--- start of MATERIAL SUPPLIED ---
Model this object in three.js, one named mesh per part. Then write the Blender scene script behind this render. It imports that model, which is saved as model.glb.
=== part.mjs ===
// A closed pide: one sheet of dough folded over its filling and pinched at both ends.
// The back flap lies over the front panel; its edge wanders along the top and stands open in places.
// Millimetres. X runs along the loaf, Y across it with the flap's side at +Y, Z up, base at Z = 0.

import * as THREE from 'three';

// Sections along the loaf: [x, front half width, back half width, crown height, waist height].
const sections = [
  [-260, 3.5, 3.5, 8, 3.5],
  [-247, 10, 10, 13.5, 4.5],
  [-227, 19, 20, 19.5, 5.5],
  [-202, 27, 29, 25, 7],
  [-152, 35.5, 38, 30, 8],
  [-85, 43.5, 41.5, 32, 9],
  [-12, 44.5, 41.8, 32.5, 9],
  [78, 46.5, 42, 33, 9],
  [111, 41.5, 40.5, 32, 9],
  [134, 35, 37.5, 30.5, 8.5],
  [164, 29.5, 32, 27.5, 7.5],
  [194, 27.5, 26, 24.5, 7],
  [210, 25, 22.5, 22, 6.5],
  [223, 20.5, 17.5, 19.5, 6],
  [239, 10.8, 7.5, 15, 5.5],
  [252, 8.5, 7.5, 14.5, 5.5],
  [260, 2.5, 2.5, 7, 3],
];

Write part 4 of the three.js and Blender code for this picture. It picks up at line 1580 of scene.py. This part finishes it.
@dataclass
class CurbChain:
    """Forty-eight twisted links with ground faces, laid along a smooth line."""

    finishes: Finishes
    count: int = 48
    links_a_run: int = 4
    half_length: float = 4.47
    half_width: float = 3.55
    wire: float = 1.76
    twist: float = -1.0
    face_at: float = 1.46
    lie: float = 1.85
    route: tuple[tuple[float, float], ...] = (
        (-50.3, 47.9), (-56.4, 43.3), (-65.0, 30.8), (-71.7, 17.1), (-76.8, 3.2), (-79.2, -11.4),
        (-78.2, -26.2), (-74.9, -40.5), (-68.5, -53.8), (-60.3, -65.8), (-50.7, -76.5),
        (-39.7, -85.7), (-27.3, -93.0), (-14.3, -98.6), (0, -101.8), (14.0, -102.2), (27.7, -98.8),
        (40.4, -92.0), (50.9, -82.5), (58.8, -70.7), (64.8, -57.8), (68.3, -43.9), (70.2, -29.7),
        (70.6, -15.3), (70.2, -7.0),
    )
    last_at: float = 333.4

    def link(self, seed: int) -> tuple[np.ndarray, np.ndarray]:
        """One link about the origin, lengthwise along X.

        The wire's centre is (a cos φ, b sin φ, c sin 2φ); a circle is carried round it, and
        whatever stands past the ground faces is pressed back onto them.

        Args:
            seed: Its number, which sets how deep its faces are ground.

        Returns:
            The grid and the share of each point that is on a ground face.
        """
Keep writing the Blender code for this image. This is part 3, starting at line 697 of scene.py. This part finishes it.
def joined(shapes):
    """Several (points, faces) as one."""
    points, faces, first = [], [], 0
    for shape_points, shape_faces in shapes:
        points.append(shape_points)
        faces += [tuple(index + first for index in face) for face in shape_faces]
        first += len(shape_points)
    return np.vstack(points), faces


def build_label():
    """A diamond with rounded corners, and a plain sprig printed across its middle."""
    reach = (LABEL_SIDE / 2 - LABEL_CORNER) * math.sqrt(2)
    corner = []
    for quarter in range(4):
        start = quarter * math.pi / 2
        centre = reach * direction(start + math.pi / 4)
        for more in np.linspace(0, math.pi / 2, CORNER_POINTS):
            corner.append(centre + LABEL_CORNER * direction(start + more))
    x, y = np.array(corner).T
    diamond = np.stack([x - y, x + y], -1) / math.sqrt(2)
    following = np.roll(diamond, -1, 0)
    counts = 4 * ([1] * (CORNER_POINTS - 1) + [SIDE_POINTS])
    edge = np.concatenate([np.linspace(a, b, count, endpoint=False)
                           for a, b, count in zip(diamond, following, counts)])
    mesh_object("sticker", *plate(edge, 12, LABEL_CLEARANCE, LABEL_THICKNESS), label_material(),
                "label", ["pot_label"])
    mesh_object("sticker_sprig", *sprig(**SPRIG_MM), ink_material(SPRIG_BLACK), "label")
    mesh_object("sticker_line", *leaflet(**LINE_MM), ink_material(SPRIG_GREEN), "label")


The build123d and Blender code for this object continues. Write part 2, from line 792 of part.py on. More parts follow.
--- end of MATERIAL SUPPLIED ---
■ WHAT TO PRODUCE:
Nothing outside the span should appear: copy exactly from the line with "Keep writing the" through the line with "return np.vstack(points), faces".

■ TASK OUTPUT:
Keep writing the Blender code for this image. This is part 3, starting at line 697 of scene.py. This part finishes it.
def joined(shapes):
    """Several (points, faces) as one."""
    points, faces, first = [], [], 0
    for shape_points, shape_faces in shapes:
        points.append(shape_points)
        faces += [tuple(index + first for index in face) for face in shape_faces]
        first += len(shape_points)
    return np.vstack(points), faces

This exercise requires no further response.